# 8Bitdo SN 30 and SF 30 Pro overlays for Input overlay



## tri4c3 (Nov 21, 2019)

tri4c3 submitted a new resource:

8Bitdo SN 30 and SF 30 Pro overlays for Input overlay - SF 30 Pro overlays for Input



> Here are just two new input overlays for the Input Overlay Plugin ...that you can find here....
> input Overlay by universallp
> I  just made these 8Bitdo overlays for the SN 30 pro  and SF 30 pro gamepad....not the plugin
> View attachment 49336
> ...



Read more about this resource...


----------



## Licardo (Mar 16, 2020)

Can you make a Nintendo Switch Pro controller version?


----------



## MSPaintCrusader (Mar 4, 2021)

I can't seem to find /obs-studio/presets/


----------



## Thalez (Mar 5, 2022)

Hey!

For everyone interested, I have made a .json file to work with the most recent version of InputOverlay and these 8BitDo textures, because the .ini files (like the one you get from here) are not accepted by the plugin anymore.
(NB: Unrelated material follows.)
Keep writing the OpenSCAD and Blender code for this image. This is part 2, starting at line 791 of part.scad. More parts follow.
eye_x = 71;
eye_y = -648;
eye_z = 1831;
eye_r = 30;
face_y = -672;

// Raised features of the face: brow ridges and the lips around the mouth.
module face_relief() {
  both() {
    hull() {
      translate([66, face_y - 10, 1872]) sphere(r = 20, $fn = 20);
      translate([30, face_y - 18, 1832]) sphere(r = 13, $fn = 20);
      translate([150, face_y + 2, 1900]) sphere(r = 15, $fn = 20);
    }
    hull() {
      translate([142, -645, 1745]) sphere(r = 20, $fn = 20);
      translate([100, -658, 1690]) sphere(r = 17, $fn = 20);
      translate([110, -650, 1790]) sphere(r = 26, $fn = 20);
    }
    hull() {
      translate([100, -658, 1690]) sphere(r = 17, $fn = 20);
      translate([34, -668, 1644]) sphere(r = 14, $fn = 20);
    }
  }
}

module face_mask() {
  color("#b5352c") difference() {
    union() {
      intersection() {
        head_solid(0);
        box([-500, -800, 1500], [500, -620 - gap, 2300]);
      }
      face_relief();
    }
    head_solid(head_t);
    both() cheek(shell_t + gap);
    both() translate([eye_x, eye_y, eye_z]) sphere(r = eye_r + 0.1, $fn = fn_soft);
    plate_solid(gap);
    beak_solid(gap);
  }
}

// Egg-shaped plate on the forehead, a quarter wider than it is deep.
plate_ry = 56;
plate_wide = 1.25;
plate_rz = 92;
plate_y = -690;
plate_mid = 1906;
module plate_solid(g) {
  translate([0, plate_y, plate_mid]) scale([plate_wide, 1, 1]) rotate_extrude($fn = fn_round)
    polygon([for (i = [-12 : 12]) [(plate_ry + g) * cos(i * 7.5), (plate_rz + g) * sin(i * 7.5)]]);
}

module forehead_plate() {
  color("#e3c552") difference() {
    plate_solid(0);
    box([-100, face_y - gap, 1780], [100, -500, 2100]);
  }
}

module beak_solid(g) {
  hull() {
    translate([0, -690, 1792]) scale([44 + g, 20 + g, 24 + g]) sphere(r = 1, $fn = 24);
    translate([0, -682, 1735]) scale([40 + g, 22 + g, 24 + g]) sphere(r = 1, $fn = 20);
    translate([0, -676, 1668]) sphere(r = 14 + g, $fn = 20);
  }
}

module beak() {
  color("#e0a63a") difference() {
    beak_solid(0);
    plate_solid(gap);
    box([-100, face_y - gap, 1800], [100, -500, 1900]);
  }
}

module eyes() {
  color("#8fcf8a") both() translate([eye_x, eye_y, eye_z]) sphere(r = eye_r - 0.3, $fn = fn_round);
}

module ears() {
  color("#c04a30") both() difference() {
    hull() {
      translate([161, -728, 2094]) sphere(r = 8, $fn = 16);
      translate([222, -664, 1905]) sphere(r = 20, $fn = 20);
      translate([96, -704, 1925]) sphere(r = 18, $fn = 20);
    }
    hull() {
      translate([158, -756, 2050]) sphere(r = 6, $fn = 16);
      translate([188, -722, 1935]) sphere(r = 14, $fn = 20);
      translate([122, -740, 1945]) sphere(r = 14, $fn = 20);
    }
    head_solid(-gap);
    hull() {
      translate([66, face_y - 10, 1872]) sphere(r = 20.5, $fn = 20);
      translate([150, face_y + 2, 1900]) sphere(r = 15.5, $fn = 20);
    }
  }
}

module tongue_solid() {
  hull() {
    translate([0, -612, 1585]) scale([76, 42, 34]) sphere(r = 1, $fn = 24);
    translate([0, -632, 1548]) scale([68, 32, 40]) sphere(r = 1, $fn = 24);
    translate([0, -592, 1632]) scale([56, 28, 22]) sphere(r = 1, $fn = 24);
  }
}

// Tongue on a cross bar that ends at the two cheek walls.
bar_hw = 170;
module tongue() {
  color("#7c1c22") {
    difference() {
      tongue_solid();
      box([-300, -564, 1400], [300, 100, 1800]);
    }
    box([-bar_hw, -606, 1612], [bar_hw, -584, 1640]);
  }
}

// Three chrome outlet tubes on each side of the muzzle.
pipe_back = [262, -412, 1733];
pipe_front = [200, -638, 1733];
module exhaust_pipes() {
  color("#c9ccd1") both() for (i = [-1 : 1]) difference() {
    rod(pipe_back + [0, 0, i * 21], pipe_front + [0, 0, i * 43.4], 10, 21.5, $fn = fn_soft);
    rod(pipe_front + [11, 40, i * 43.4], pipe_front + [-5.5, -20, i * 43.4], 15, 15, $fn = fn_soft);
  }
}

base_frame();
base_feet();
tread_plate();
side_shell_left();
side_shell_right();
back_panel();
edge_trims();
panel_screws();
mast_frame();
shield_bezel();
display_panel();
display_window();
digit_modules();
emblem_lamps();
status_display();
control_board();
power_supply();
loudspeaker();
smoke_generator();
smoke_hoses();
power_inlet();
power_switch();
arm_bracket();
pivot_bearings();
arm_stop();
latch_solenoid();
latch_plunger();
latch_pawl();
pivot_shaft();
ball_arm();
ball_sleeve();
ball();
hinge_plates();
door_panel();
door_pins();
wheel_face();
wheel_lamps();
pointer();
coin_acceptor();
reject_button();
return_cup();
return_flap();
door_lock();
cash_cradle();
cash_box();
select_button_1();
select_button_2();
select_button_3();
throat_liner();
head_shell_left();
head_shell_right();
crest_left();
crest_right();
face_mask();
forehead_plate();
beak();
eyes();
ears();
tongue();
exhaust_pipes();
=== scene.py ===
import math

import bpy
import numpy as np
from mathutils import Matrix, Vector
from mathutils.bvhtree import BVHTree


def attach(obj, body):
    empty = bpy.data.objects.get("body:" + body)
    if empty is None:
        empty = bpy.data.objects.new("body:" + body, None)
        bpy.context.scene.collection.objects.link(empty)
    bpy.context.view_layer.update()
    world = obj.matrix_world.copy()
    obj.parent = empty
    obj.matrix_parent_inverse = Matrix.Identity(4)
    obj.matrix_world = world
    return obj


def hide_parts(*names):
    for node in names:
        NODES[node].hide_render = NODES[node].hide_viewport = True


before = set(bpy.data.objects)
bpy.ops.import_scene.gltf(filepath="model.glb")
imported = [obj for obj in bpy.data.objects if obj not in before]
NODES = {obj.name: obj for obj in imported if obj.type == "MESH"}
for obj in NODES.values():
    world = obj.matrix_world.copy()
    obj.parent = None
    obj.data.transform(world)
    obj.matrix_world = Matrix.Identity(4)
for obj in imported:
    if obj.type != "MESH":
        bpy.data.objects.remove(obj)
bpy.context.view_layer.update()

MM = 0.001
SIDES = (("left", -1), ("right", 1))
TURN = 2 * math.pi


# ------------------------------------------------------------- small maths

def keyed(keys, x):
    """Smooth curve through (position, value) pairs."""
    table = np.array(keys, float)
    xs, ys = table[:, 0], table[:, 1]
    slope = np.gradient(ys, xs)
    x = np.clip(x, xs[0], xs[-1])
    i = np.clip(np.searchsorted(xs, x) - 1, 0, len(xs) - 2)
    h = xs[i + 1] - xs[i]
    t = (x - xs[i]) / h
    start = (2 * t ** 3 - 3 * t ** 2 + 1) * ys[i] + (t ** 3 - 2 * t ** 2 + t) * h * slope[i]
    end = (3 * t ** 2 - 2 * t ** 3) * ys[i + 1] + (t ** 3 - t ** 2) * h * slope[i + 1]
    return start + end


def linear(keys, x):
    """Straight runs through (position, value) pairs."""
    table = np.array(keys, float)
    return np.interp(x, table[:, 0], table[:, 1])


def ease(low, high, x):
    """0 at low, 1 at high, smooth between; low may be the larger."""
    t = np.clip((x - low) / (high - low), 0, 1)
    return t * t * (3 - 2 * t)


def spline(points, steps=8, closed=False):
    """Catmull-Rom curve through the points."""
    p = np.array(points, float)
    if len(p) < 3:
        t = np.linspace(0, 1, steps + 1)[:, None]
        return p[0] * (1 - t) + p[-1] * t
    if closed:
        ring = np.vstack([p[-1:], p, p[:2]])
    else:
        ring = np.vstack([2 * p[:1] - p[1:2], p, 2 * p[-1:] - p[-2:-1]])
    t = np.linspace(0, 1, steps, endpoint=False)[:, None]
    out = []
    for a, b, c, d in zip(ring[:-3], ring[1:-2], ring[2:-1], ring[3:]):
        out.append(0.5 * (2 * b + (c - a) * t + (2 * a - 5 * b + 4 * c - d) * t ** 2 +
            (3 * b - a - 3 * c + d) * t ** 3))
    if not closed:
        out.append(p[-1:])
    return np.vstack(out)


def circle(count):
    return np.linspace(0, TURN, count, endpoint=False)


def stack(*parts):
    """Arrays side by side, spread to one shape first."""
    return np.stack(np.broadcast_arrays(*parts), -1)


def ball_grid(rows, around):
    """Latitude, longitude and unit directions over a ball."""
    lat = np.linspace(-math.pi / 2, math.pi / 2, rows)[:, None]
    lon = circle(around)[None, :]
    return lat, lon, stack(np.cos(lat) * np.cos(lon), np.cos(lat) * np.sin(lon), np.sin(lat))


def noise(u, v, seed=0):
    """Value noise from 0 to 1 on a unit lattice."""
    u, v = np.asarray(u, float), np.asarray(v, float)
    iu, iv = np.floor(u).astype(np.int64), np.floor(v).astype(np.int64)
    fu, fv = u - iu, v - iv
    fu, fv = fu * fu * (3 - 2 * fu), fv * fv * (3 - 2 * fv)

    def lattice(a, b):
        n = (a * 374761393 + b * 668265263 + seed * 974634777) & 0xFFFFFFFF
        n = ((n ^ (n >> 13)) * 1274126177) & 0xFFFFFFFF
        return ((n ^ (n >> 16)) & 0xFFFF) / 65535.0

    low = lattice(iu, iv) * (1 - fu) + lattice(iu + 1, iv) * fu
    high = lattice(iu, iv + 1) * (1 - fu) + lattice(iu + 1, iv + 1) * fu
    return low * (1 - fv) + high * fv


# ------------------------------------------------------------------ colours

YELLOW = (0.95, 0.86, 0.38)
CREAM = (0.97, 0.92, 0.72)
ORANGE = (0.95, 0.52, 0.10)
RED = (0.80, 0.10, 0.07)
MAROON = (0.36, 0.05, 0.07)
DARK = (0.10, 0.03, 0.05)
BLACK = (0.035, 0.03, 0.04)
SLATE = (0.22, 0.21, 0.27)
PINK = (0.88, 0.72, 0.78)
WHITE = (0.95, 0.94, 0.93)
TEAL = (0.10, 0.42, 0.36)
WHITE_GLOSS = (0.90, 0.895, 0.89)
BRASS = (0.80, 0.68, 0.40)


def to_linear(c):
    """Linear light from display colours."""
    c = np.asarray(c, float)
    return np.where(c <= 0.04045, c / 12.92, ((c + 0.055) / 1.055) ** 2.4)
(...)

The extra buttons are not included, but that should not matter on PC I guess, I have never used them and did not look into if I can make them work in InputOverlay.

Simply create a text file and rename it to 8BitDoConfig.JSON (or something you'd like) and copy/paste the text from the code field down below into that file and use it for InputOverlay!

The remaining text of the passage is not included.